Effect of TiC content on mechanical and tribological properties of TiC/Cu composites prepared by SPS

Copper matrix composites reinforced with different mass fractions of TiC particles were prepared by spark plasma sintering (SPS ) technology. The microstructures of the copper matrix composites with different sintering temperatures and TiC contents were investigated. The effects of TiC content on the electrical conductivity, nano-mechanical properties, microhardness, tensile properties, and tribological behaviors of the composites were studied. Results show that the TiC/Cu composites obtained by sintering at 850 degree celsius have a dense structure, with a good bonding between the reinforcements and the matrix. On the one hand, as the TiC content increases, the grains of the copper matrix phase in the TiC/Cu composites are continuously refined and the grain boundary density increases. This leads to an increase in the hardness and yield strength of the composites. On the other hand, the increase in TiC content gradually leads to the development of pores and cracks at the bonding interface between the reinforcement and matrix.
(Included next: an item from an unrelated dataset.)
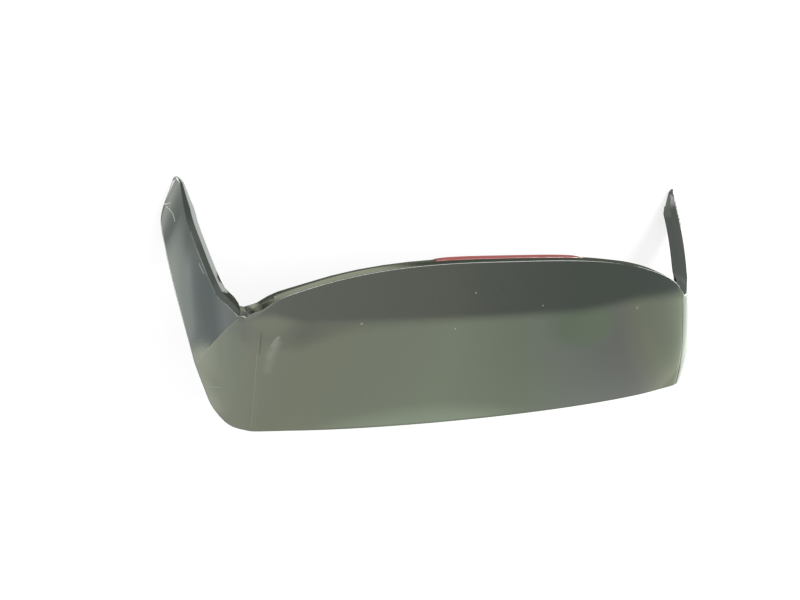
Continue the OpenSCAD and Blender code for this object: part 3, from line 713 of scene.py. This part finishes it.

When bearing or transmitting load, the pores and cracks will become the preferred location for stress concentration and crack formation, resulting in a reduction in the conductivity, tensile strength, and elongation of the composite. With TiC content of 5%-15% (mass fraction,the ,the same below), ), the composites have higher tensile strength, modulus of elasticity and yield strength, appropriate hardness, and better overall mechanical properties. When the TiC content exceeds 20%, the yield strength of TiC/Cu composites decreases significantly and the composite fracture mechanism changes from ductile fracture to brittle fracture. The TiC reinforcements significantly improve the tribological properties of the copper matrix composites. The friction coefficient and wear of the composites during friction increase linearly with increasing load and tend to decrease with increasing TiC content. At a TiC content of 20%, the composite has the highest wear resistance and lowest coefficient of friction. The wear mechanism is dominated by abrasive wear, accompanied by slight adhesive wear and oxidative wear.